I would think that most HN users would be willing to encrypt their email, but know they can't convince their friends/family/etc to do so. Encryption takes two to tango.


> Anyway, the attacker still need to get a hand on your encrypted email.

That is the case for all encryption vulnerabilities, and it seems a little strange that you keep pointing this out. Of COURSE the attackers need access to the encrypted text; the entire point of encryption is because we want to protect our data when someone else has access to it.

If we thought an attacker getting their hands on our encrypted email was not something to worry about, we wouldn't encrypt our emails at all. Why do you keep making that point?

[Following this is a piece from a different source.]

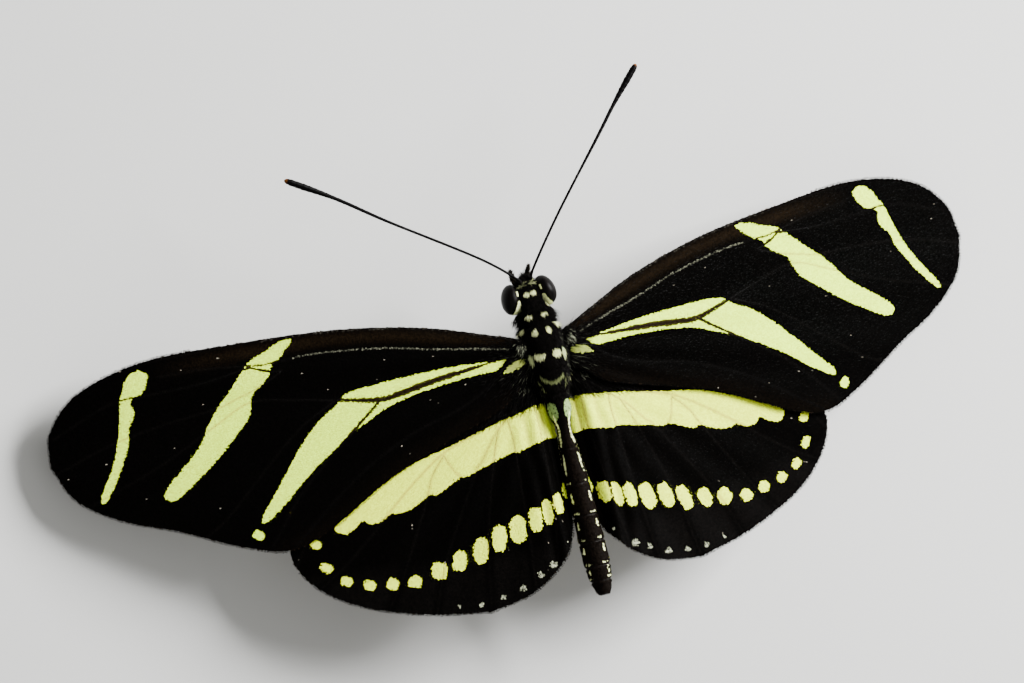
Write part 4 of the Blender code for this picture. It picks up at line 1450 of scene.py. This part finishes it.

> I think the only useful way to ensure this is to make it the default in any e-mail client.

I agree.

> But this is still only half the way uphill -- it also means storage should also be secure

That would be ideal. But even without that, something useful has been done since it is practical for the NSA/GCHQ to read all internet traffic, it is not pratical fro them to burgle everyone's house.

If PCs come with encryption as standard, it needs to be a steganographic file system, with multiple keys revealing different sets of files and with the number of possible keys being very large. Otherwise, an adversary could simply use rubber hose techniques to get the information.

> including remote ones like Gmail

Gmail represents a single point of failure and is thus always going to be attractive to an adversary. Anything stored unencrypted on gmail, Google Drive, or equivalent -- one should assume the NSA can read it.

> The first one is unlikely to happen IMHO, as it would mean companies that depend on mining your e-mail, like Google, would basically have to stop doing it.

You're right in that gmail's business model is basically anti-privacy. We need to convince people to use local email software not store their email on a remote website (such as gmail).

> The other one is even more unlikely to happen as it would require people to actually invest time in using computers

You're right, because it's impossible to have a zero-user interface filesystem encryption (since people need to type in their password).

> something which our society has constantly brainwashed to think they shouldn't do -- everything should be plug'n'play and trivial and just work out of the box.

There's certainly an element of truth to this.

> Now that our decades-long dream of seeing everyone having access to a computer and to a vast network of information has finally come true, it doesn't look like such a beautiful dream anymore...

Computers can be the biggest tool for freedom and empowerment ever invented, or the biggest tool for coercion and oppression. I believe this will be one of the biggest political issues of our times.